Infomediaries and Accountability

"With growing consensus that transparency does not always or automatically lead directly to accountability - and research pointing to a role for infomediaries in generating accountability from transparent information - there is an emerging interest in understanding the role and impact of infomediaries on accountability."
This rapid research review provides a brief summary of the evidence on the impact of the "infomediaries" - in particular, the media - in generating greater government accountability and citizen empowerment. It focuses primarily on the impact of information flow from citizens to government and is interested in infomediaries that go beyond simply making information available, to those catalysing government responsiveness and accountability and citizen empowerment through the ways they gather, analyse, and distribute information.
The literature examined for this rapid review illustrates a wide variety of different media and tools used to gather and disseminate information to and from citizens in order to press for greater government accountability. Examples include: social media, data visualisations, online interactive portals, SMS messaging, radio phone-ins, face-to-face meetings, surveys, and crowdsourcing techniques. Sometimes within the literature a distinction is made between infomediaries - referring to the traditional media and newer open data actors - and political intermediaries, such as civil society organisations (CSOs) that may play both a (newer) information role alongside and complementary to other (more traditional) intermediary functions, such as fostering citizen participation and issue advocacy, monitoring political processes, and undertaking community service and civic education activities.
This rapid research has found several reviews of the evidence on the relationship between infomediaries and governance outcomes. A common conclusion is that there is strong evidence of the link between free media and better governance and government responsiveness on a range of issues, including public spending on education and health and public food distribution. For example, the small body of literature indicates the kinds of accountability impacts that infomediaries are helping to generate, such as (examples are fleshed out in detail within the full research review):
- Improved people's knowledge of key governance issues, and in some countries, their political participation (TV and radio debate programmes in Kenya, Nepal, and Sierra Leone - BBC Media Action);
- Catalysed changes to service delivery (community radio in Nepal - BBC Media Action);
- Generated new governmental accountability procedures for a cash transfer programme (data journalism in Kenya - Internews. "...["A] journalist...exposed missing funds, inefficient distribution and ghost recipients in the Kenyan parliament's management of a cash transfer programme. After a front-page story was run for several days, the government undertook an audit, introduced new vetting committees that included community leaders and initiated a mobile banking service to distribute the funding");
- Empowered residents to negotiate water provision with government authorities in South Africa (CSO-supported community-based freedom of information (FOI) strategies in South Africa - Open Democracy Advice Centre); and
- Increase in the allocation for school budgets in Indonesia (CSO-supported budget transparency initiative - Centre for Information and Regional Studies (Pattiro Malang).
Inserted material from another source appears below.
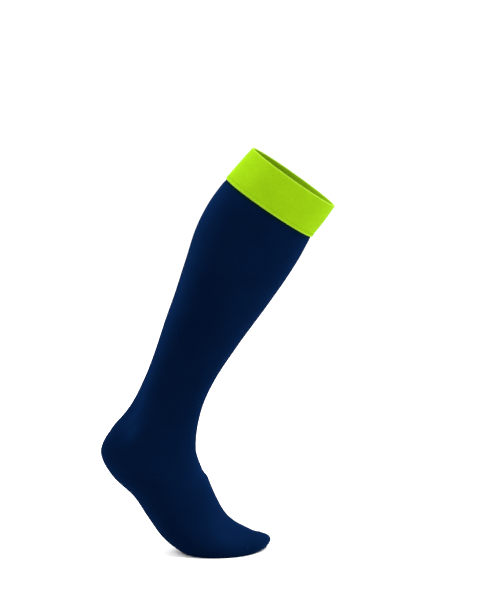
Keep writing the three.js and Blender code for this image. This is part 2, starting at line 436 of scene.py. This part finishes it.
def near_place(tree, along, place, reach):
    """1 at a place along the piece, falling to 0 at a reach from it. Both are in millimetres."""
    apart = calculate(tree, "ABSOLUTE", calculate(tree, "SUBTRACT", along, place * MM))
    return calculate(tree, "SUBTRACT", 1, calculate(tree, "DIVIDE", apart, reach * MM), clamp=True)


def painted_light_and_shade(tree):
    """The sum of the shares of the places of painted light and painted shade, each fading evenly all round.
    """
    turn, along = texture_coordinates(tree)
    from_front = calculate(tree, "ABSOLUTE", calculate(tree, "SUBTRACT", turn, 1))
    total = None
    for place in PAINTED_LIGHT_AND_SHADE_PLACES:
        aside = calculate(tree, "SUBTRACT", from_front, place["middle"] / 360)
        aside = calculate(tree, "DIVIDE", aside, place["reach"] / 360)
        past = calculate(tree, "SUBTRACT", along, place["at"] * MM)
        past = calculate(tree, "DIVIDE", past, place["length"] * MM)
        aside = calculate(tree, "POWER", aside, 2)
        past = calculate(tree, "POWER", past, 2)
        apart = calculate(tree, "ADD", aside, past)
        near = calculate(tree, "EXPONENT", calculate(tree, "MULTIPLY", apart, -1))
        share = calculate(tree, "MULTIPLY", near, place["share"])
        total = share if total is None else calculate(tree, "ADD", total, share)
    return total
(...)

That said, not all the evidence is positive. Evidence of the impact on disclosure of information - often through the media - is mixed with regard to effects on election outcomes. Other quasi-experimental research finds that while media initiatives have led to positive governance outcomes, including improved accountability, they have also at times had unexpected adverse effects (for example, in Vietnam, publishing national assembly delegate performance data on the internet resulted in the more outspoken delegates critical of the one-party state less likely to be re-elected, among other outcomes). Furthermore, the experimental studies on media initiatives and accountability have been confined to a small number of countries, with research questions linked to specific interventions and outcomes, making generalising difficult.
Other key findings from the review include:
Context and enabling factors: There is a range of enabling factors on both the citizen voice (demand) and state (supply side) which affect the success of infomediary interventions. Infomediaries are less successful in generating accountability outcomes in politically divisive and closed contexts, and the most effective strategies are grounded in the cultural and political context of the countries concerned. Furthermore, oppositional or confrontational media roles may miss other key roles the media can play in creating trustworthy spaces, often the most constructive mechanism for engaging both governments and citizens.
Donor role: On the whole, donors tend not to invest in the media for the long term, struggle to integrate the media into broader policy agendas, and lack a clearly agreed strategic framework to position media support. With little data to suggest that the "transparency+participation=accountability" theory of change is working in practice with public governance-oriented multistakeholder initiatives, some donors are looking for the right infomediaries to bridge the gap; others are focusing on strengthening citizen organisational capacities.
Risks: Most media and other infomediaries in fragile states are operating in difficult and co-opted contexts. Like all governance work, media interventions can often entail political risks for donors and are affected by changing political circumstances. Infomediaries have a powerful role in deciding whose voices get heard by whom; it cannot be assumed that infomediaries always represent the diversity of voices within the constituency they claim to represent. Focusing solely on the role of infomediaries may distract from taking a more contextualised and systems view of accountability. In this accountability ecosystems approach to change, infomediaries - and the mediation of information - play a complementary but secondary role.
The research review concludes with a reference list and links to relevant websites.